Partiamo da un termine: phygital. Consiste in una crasi tra physical e digital, ossia tra fisico e digitale. Il suo significato è perturbante, perché in effetti svela quella che potrebbe essere l‘attuale condizione umana, la fase delicata di passaggio e di transizione che ci apprestiamo ad attraversare. Potremmo ritrovarci al punto di partenza e piombare di nuovo e bruscamente all‘interno della nostra limitata, imperfetta e finita “fisicità”. Oppure compiere il salto e diventare quello di cui molti filosofi e studiosi parlano da decenni: l‘homo novus, l‘uomo nuovo, digitalizzato e aereo, fluido e dalle possibilità potenzialmente infinite.
“Disturbing the balance”, la nuova mostra che verrà inaugurata il 13 settembre al BASE di Milano, è un progetto phygital : a metà strada tra l‘avanguardia tecnologica e l‘esperienza umana. Più semplicisticamente si potrebbe definire “interattiva”, ma stavolta l‘ambizione non si limita a mostrare sentieri artistici alternativi. Lo stesso obiettivo dell‘esposizione è indagare il rapporto tra l‘individuo e l‘ambiente che abita, tra il presente e il futuro, tra le minacce dell‘ecosistema in crisi e il ruolo dei progressi tecnologici in questo senso.
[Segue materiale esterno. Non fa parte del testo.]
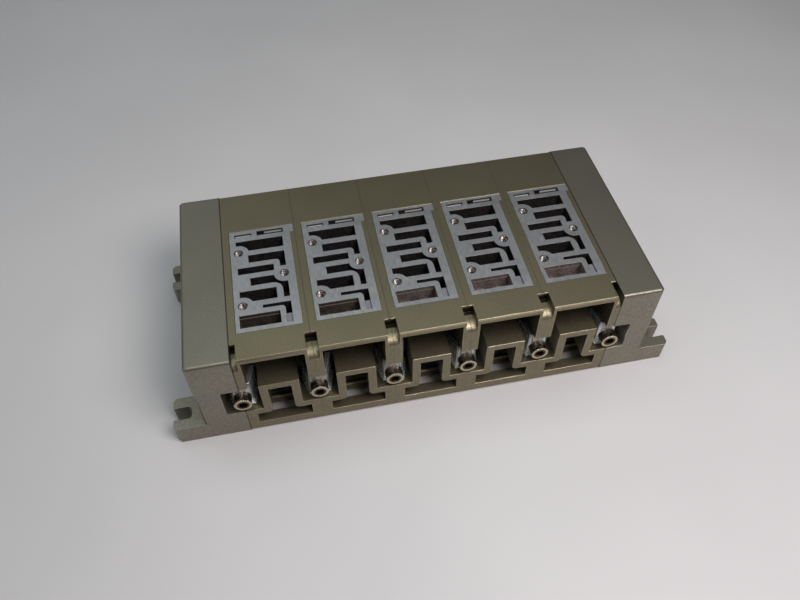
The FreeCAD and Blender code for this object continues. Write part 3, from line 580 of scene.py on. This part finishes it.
# %% Zinc finish of the clamps
SCRATCHES, SCRATCH_BUMP, SCRATCH_DEPTH = (900.0, 900.0, 90.0), 0.05, 0.1 * MM
ZINC_CLOUD = 220.0
ZINC = ((0.66, 0.72, 0.76), (0.86, 0.91, 0.95))
ZINC_METALLIC, ZINC_ROUGHNESS = 0.65, (0.16, 0.32)
ZINC_ROUNDING = 0.4 * MM
# Painted shade: the clamps grow darker towards the top, under the roof.
ROOF_SHADE, ROOF_SHADE_SHARE, ROOF_SHADE_HEIGHTS = (0.10, 0.105, 0.11), 0.75, (29 * MM, 36 * MM)
METAL_EDGE = (0.05, 0.25)
ZINC_EDGE = (0.95, 0.97, 1.0)


def clamp_finish():
    """Zinc-plated steel: bluish white, lightly scratched, and painted darker towards the top as
    painted shade of the roof.
    """
    g = Finish("clamp_zinc_finish")
    place = g.place()
    parts = g.split(place)
    drawn_out = [g.math("MULTIPLY", part, scale) for part, scale in zip(parts, SCRATCHES)]
    scratch = g.noise(g.join(*drawn_out), 1.0, FINE)
    colour = g.mottled(g.noise(place, ZINC_CLOUD), *ZINC)
    # Painted shade of the roof, darker towards the top.
    colour = g.mix(g.ramp(parts[2], *ROOF_SHADE_HEIGHTS, 0.0, ROOF_SHADE_SHARE), colour, ROOF_SHADE)
    g.set(base_color=g.mix(g.edge(*METAL_EDGE), colour, ZINC_EDGE), metallic=ZINC_METALLIC,
          roughness=g.spread(scratch, *ZINC_ROUGHNESS),
          normal=g.bump(scratch, SCRATCH_BUMP, SCRATCH_DEPTH, g.softened(ZINC_ROUNDING)))
    return g.material


dress([name for name in nodes if name.startswith(("front_clamp", "rear_clamp"))], clamp_finish())

# %% [markdown]
# ## Clamp screws
#
# Each seam is drawn together by a long socket screw, dark and oily, with a knurled head and a
# bright ring round its face; its socket is painted nearly black, a painted shade inside the hole.
# The knurl is a sine of the angle about the screw's axis, as a bump: 44 ribs would need many facets
# for a head of a few pixels. All screws share one height, and a modulo brings each one's axis to
# zero.

# %% Finish of the clamp screws
STEEL_CLOUD = 500.0
SCREW_STEEL = ((0.15, 0.12, 0.09), (0.32, 0.26, 0.20))
STEEL_ROUGHNESS = (0.24, 0.42)
RING = (0.46, 0.41, 0.30)
SCREW_EDGE = (0.90, 0.84, 0.70)
# Painted shade: the socket and its mouth are painted nearly black.
SOCKET_SHADE = (0.055, 0.038, 0.018)
SOCKET_REACH = 3.0 * MM
SOCKET_FLOOR = -52.8 * MM
HEAD_FACE = -55.4 * MM
HEAD_SIDE = 4.15 * MM
KNURLS, KNURL_BUMP, KNURL_DEPTH = 44.0, 0.4, 0.15 * MM
SCREW_ROUNDING = 0.5 * MM


def screw_finish():
    """Dark, oiled socket screws with a knurled head, a bright ring and a socket painted black as
    painted shade.
    """
    g = Finish("clamp_screw_finish")
    place = g.place()
    x, y, z = g.split(place)
    folded = g.math("FLOORED_MODULO", g.math("SUBTRACT", x, SEAMS[0] - PITCH / 2), PITCH)
    across, rise = g.math("SUBTRACT", folded, PITCH / 2), g.math("SUBTRACT", z, SCREW_AXIS)
    reach = g.length(across, rise)
    knurl = g.math("SINE", g.math("MULTIPLY", g.math("ARCTAN2", rise, across), KNURLS))
    socket = g.both(g.under(reach, SOCKET_REACH), g.under(y, SOCKET_FLOOR))
    cloud = g.noise(place, STEEL_CLOUD, FINE)
    colour = g.mix(g.under(y, HEAD_FACE), g.mottled(cloud, *SCREW_STEEL), RING)
    colour = g.mix(g.edge(*METAL_EDGE), colour, SCREW_EDGE)
    ribs = g.both(knurl, g.above(reach, HEAD_SIDE))
    # The socket gets painted shade.
    g.set(base_color=g.mix(socket, colour, SOCKET_SHADE), metallic=1.0,
          roughness=g.spread(cloud, *STEEL_ROUGHNESS),
          normal=g.bump(ribs, KNURL_BUMP, KNURL_DEPTH, g.softened(SCREW_ROUNDING)))
    return g.material


dress([name for name in nodes if name.startswith("clamp_screw")], screw_finish())

# %% [markdown]
# ## Seam gaskets
#
# A moulded rubber gasket lies in each seam. Only its rim could ever be seen, so a plain matt black
# with a fine grain is enough.

# %% Rubber of the gaskets
RUBBER = ((0.012, 0.012, 0.012), (0.03, 0.03, 0.03))
RUBBER_GRAIN, RUBBER_ROUGHNESS = 900.0, (0.6, 0.8)
RUBBER_BUMP, RUBBER_DEPTH = 0.1, 0.1 * MM


def rubber_finish():
    """Black moulded rubber."""
    g = Finish("gasket_rubber_finish")
    grain = g.noise(g.place(), RUBBER_GRAIN)
    g.set(base_color=g.mix(grain, *RUBBER), roughness=g.spread(grain, *RUBBER_ROUGHNESS),
          normal=g.bump(grain, RUBBER_BUMP, RUBBER_DEPTH))
    return g.material


dress([name for name in nodes if name.startswith("seam_gasket")], rubber_finish())

# %% [markdown]
# ## A thread, as geometry nodes
#
# The solids have plain bores at tapping size. A thread is a crest that winds up the bore, so one
# small node group makes them all: it winds a spiral, sweeps a round profile along it and sets a
# copy into every bore of a kind. A screw modifier could wind one crest too, but would need an
# object for each hole. The group's inputs are the thread's own sizes.

# %% Build the thread group
THREAD_INPUTS = (
    ("Radius", "NodeSocketFloat"),
    ("Pitch", "NodeSocketFloat"),
    ("Length", "NodeSocketFloat"),
    ("Crest", "NodeSocketFloat"),
    ("Turn", "NodeSocketVector"),
    ("Material", "NodeSocketMaterial"),
)
POINTS_A_TURN = 28
CREST_SIDES = 6


def thread_group():
    """Spirals set on points: the points come in as a mesh, the threads go out as one."""
    group = bpy.data.node_groups.new("threads_on_points", "GeometryNodeTree")
    face = group.interface
    face.new_socket("Geometry", in_out="INPUT", socket_type="NodeSocketGeometry")
    for name, kind in THREAD_INPUTS:
        face.new_socket(name, in_out="INPUT", socket_type=kind)
    face.new_socket("Geometry", in_out="OUTPUT", socket_type="NodeSocketGeometry")

    def add(kind, values=()):
        node = group.nodes.new(kind)
        for name, value in values:
            node.inputs[name].default_value = value
        return node

    given, result = add("NodeGroupInput"), add("NodeGroupOutput")
    turns = add("ShaderNodeMath")
    turns.operation = "DIVIDE"
    spiral = add("GeometryNodeCurveSpiral", (("Resolution", POINTS_A_TURN),))
    profile = add("GeometryNodeCurvePrimitiveCircle", (("Resolution", CREST_SIDES),))
    sweep = add("GeometryNodeCurveToMesh", (("Fill Caps", True),))
    copies = add("GeometryNodeInstanceOnPoints")
    real = add("GeometryNodeRealizeInstances")
    coat = add("GeometryNodeSetMaterial")
    links = (
        (given.outputs["Length"], turns.inputs[0]),
        (given.outputs["Pitch"], turns.inputs[1]),
        (turns.outputs[0], spiral.inputs["Rotations"]),
        (given.outputs["Radius"], spiral.inputs["Start Radius"]),
        (given.outputs["Radius"], spiral.inputs["End Radius"]),
        (given.outputs["Length"], spiral.inputs["Height"]),
        (given.outputs["Crest"], profile.inputs["Radius"]),
        (spiral.outputs[0], sweep.inputs["Curve"]),
        (profile.outputs[0], sweep.inputs["Profile Curve"]),
        (given.outputs["Geometry"], copies.inputs["Points"]),
        (sweep.outputs[0], copies.inputs["Instance"]),
        (given.outputs["Turn"], copies.inputs["Rotation"]),
        (copies.outputs[0], real.inputs[0]),
        (real.outputs[0], coat.inputs["Geometry"]),
        (given.outputs["Material"], coat.inputs["Material"]),
        (coat.outputs[0], result.inputs[0]),
    )
    for start, end in links:
        group.links.new(start, end)
    return group


group = thread_group()
print("thread group:", len(group.nodes), "nodes,", len(THREAD_INPUTS), "sizes")

# %% [markdown]
# ## Setting threads into bores
#
# The bores of a kind come in as loose points, the modifier's inputs are set by their identifiers,
# and the evaluated result is kept as a plain mesh, because the export drops instances. Each kind
# becomes one piece that rides with the row.

# %% Set threads into bores
CREST_SHARE = 0.26
BORE_ROOM = 0.02 * MM


def cut_threads(name, places, turn, thread, length, material):
    """One piece with the crests of all threads of a kind, each starting at its place."""
    bore, pitch = thread
    crest = pitch * CREST_SHARE
    points = bpy.data.meshes.new(f"{name}_points")
    points.from_pydata([Vector(place) for place in places], [], [])
    carrier = bpy.data.objects.new(f"{name}_points", points)
    bpy.context.scene.collection.objects.link(carrier)
    modifier = carrier.modifiers.new("threads", "NODES")
    modifier.node_group = group
    given = {"Radius": bore / 2 - crest - BORE_ROOM, "Pitch": pitch, "Length": length,
             "Crest": crest, "Turn": turn, "Material": material}
    for item in group.interface.items_tree:
        if item.in_out == "INPUT" and item.name in given:
            modifier[item.identifier] = given[item.name]
    bpy.context.view_layer.update()
    seen = carrier.evaluated_get(bpy.context.evaluated_depsgraph_get())
    mesh = bpy.data.meshes.new_from_object(seen)
    bpy.data.objects.remove(carrier)
    mesh.name = name
    piece = bpy.data.objects.new(name, mesh)
    bpy.context.scene.collection.objects.link(piece)
    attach(piece, "root")
    print(name, len(places), "threads,", len(mesh.polygons), "faces")
    return piece


print("a crest is", CREST_SHARE, "of its pitch")

# %% [markdown]
# ## Bare thread metal
#
# A freshly cut thread is bright and slightly oily. Those of the valve screws are paler and a little
# warmer, partly a painted highlight for the light they catch, and those of the ports are duller.
# One material for all would be simpler, but the screw threads would look dull at their size, so one
# function makes both from two tones.

# %% Two thread metals
THREAD_CLOUD = 900.0
THREAD_METALLIC, THREAD_ROUGHNESS = (0.7, 1.0), (0.18, 0.34)


def thread_metal(name, dark, light):
    """Freshly cut, slightly oily thread."""
    g = Finish(name)
    cloud = g.noise(g.place(), THREAD_CLOUD)
    g.set(base_color=g.mottled(cloud, dark, light), metallic=g.spread(cloud, *THREAD_METALLIC),
          roughness=g.spread(cloud, *THREAD_ROUGHNESS))
    return g.material


# Partly painted highlight: the valve screw threads get the paler, warmer tones.
bright = thread_metal("valve_screw_thread_metal", (0.50, 0.44, 0.42), (0.86, 0.80, 0.78))
dull = thread_metal("port_thread_metal", (0.34, 0.35, 0.37), (0.55, 0.56, 0.60))
print(bright.name, "and", dull.name)

# %% [markdown]
# ## Threads of the valve screws and the ports
#
# Valve screws and pilot fittings are M5, all other ports G1/4. A thread is given by its bore at
# tapping size and its pitch. It starts near the bottom of its bore and ends just below the
# surface, so nothing stands proud of a sealing face.

# %% Cut all threads
M5 = (4.2 * MM, 0.8 * MM)
G_QUARTER = (11.8 * MM, 1.337 * MM)
SCREW_START, SCREW_LENGTH = 8.3 * MM, 7.9 * MM
PORT_START, PORT_LENGTH = 12.4 * MM, 11.6 * MM
PILOT_START, PILOT_LENGTH = 8.6 * MM, 8.0 * MM
PORT_HEIGHT, PILOT_HEIGHT = 10.5 * MM, 44 * MM
CYLINDER_PORTS = (9.25, 27.75)
END_PORTS = ((36.85, 38), (53.3, 43), (70.05, 38))
PILOT_PORTS = (21, 29.45)
QUARTER_TURN = math.pi / 2

face_bores = [(seam + x * MM, FRONT + y * MM, FACE_TOP - SCREW_START)
              for seam in SEAMS[:-1] for x, y in FACE_SCREWS]
cut_threads("valve_screw_threads", face_bores, (0, 0, 0), M5, SCREW_LENGTH, bright)
port_bores = [(seam + x * MM, BACK - PORT_START, PORT_HEIGHT)
              for seam in SEAMS[:-1] for x in CYLINDER_PORTS]
cut_threads("cylinder_port_threads", port_bores, (-QUARTER_TURN, 0, 0), G_QUARTER,
            PORT_LENGTH, dull)
for side, sign in (("left", -1), ("right", 1)):
    end_bores = [(sign * (END - PORT_START), FRONT + y * MM, z * MM) for y, z in END_PORTS]
    cut_threads(f"{side}_end_port_threads", end_bores,
                (0, sign * QUARTER_TURN, 0), G_QUARTER, PORT_LENGTH, dull)
pilot_bores = [(PILOT_START - END, FRONT + y * MM, PILOT_HEIGHT) for y in PILOT_PORTS]
cut_threads("pilot_port_threads", pilot_bores, (0, -QUARTER_TURN, 0), M5,
            PILOT_LENGTH, dull)

# %% [markdown]
# ## Table
#
# The row stands on a pale laminate. It is large enough that its edge is never near the row, and it
# has a faint cloud and a soft gloss, because a perfectly even floor looks drawn.

# %% Table top
TABLE_HALF = 2.5
TABLE_TONES = ((0.565, 0.555, 0.565), (0.595, 0.585, 0.595))
TABLE_CLOUD, TABLE_ROUGHNESS = 7.0, (0.5, 0.54)


def add_table():
    """A large pale table top."""
    mesh = bpy.data.meshes.new("table_top")
    h = TABLE_HALF
    mesh.from_pydata([(-h, -h, 0), (h, -h, 0), (h, h, 0), (-h, h, 0)], [], [(0, 1, 2, 3)])
    table = bpy.data.objects.new("table_top", mesh)
    bpy.context.scene.collection.objects.link(table)
    g = Pattern("table_laminate")
    cloud = g.noise(g.place(), TABLE_CLOUD, FINE)
    g.set(base_color=g.mottled(cloud, *TABLE_TONES),
          roughness=g.spread(cloud, *TABLE_ROUGHNESS))
    mesh.materials.append(g.material)
    return table


add_table()
print("table top", 2 * TABLE_HALF, "m wide")

# %% [markdown]
# ## Light
#
# A warm lamp from the front right gives the highlights and reaches under the roofs, a panel
# overhead lights the tops, and two weak cool lamps from the left fill the shadow beside the row.
# Each one's power came from rendering it alone and finding the sum that comes nearest to the
# photograph. One large soft lamp would be simpler, but the recesses would stay dark.

# %% Lamps and surroundings
# Each lamp: its name, place, aim, width in metres, power in watts and colour.
LAMPS = (
    ("front_lamp", (0.175, -0.26, 0.50), (0.02, -0.04, 0), 0.28, 2.55, (1.0, 0.935, 0.925)),
    ("overhead_panel", (0, 0.05, 1.0), (0, 0, 0), 0.8, 3.3, (0.92, 1.0, 0.985)),
    ("back_left_lamp", (-0.45, 0.65, 0.62), (0, 0, 0), 0.7, 0.65, (0.90, 0.98, 1.0)),
    ("left_lamp", (-0.9, -0.1, 0.5), (0, 0, 0), 0.7, 1.0, (0.94, 0.99, 1.0)),
)
SURROUNDINGS = (0.9, 0.93, 1.0, 1)
SURROUNDINGS_STRENGTH = 0.05


def add_area(name, at, aim, width, power, colour):
    """A square lamp that faces a point."""
    data = bpy.data.lights.new(name, "AREA")
    data.size, data.energy, data.color = width, power, colour
    lamp = bpy.data.objects.new(name, data)
    lamp.location = at
    lamp.rotation_euler = (Vector(aim) - Vector(at)).to_track_quat("-Z", "Y").to_euler()
    bpy.context.scene.collection.objects.link(lamp)


def add_world():
    """Even pale surroundings."""
    world = bpy.data.worlds.new("surroundings")
    world.use_nodes = True
    background = world.node_tree.nodes["Background"]
    background.inputs["Color"].default_value = SURROUNDINGS
    background.inputs["Strength"].default_value = SURROUNDINGS_STRENGTH
    bpy.context.scene.world = world


for lamp in LAMPS:
    add_area(*lamp)
add_world()
bpy.context.scene.view_settings.view_transform = "Standard"
print("lamps:", len(LAMPS))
Non a caso è stata prodotta da Particle, che oltre a essere un team multidisciplinare che opera in ambito creativo con proposte digitali ad aziende, collezionisti e a istituzioni, ha da poco sviluppato un‘app rivolta al mondo dell‘arte influenzata dalla scienza, dalla comunicazione, dal design.
Grazie a soli cinque artisti si scivola all‘interno delle contraddizioni, delle paure e degli abissi sorti dall‘aver “disturbato” l‘ambiente che abitiamo, alterandone per sempre l‘equilibrio.
IOCOSE, Joana Moll, Sultana Zana, Mark Ramos e Ziyang Wu presentano opere ibride, impregnate di richiami distopici e futuristi, dove l‘intervento dell‘uomo è al tempo stesso imprescindibile e provocatorio: l’attività umana corrode la casa, lo spazio in cui abita e però al tempo stesso è la sola a sancire ogni narrazione artistica, creativa e possibile, anzi, apre sbocchi, lancia prospettive, scorci per ciò che verrà.
Il loro è un racconto, più che una banale esposizione: si parte dal dato secondo cui servirebbe piantare 23 alberi al secondo per compensare alle emissioni di CO2, o dall‘evidenza desolante dettata dal suono del traffico e dai vari rumori “bianchi”, diventati a tal punto un perpetuo sottofondo alla nostra esistenza da seppellirne qualsiasi altro, compresi il ronzio e il frinire degli insetti. E poi si giunge all‘inclusione vera e propria del visitatore: essendo pensata anche per l‘app Particle, la mostra è un autentico sentiero digitale, con la possibilità di intromettersi all‘interno delle installazioni, per cambiarne o mutarne il significato.
Inoltre, diverse iniziative come workshop, discussioni con artisti e partner, talk e laboratori, animeranno le giornate di permanenza dell‘esposizione, dal 13 al 17 settembre. Il libro diventato kindle, la musica che da decenni ormai è fruibile dai canali di condivisione digitale. Adesso anche le mostre si trasferiscono online.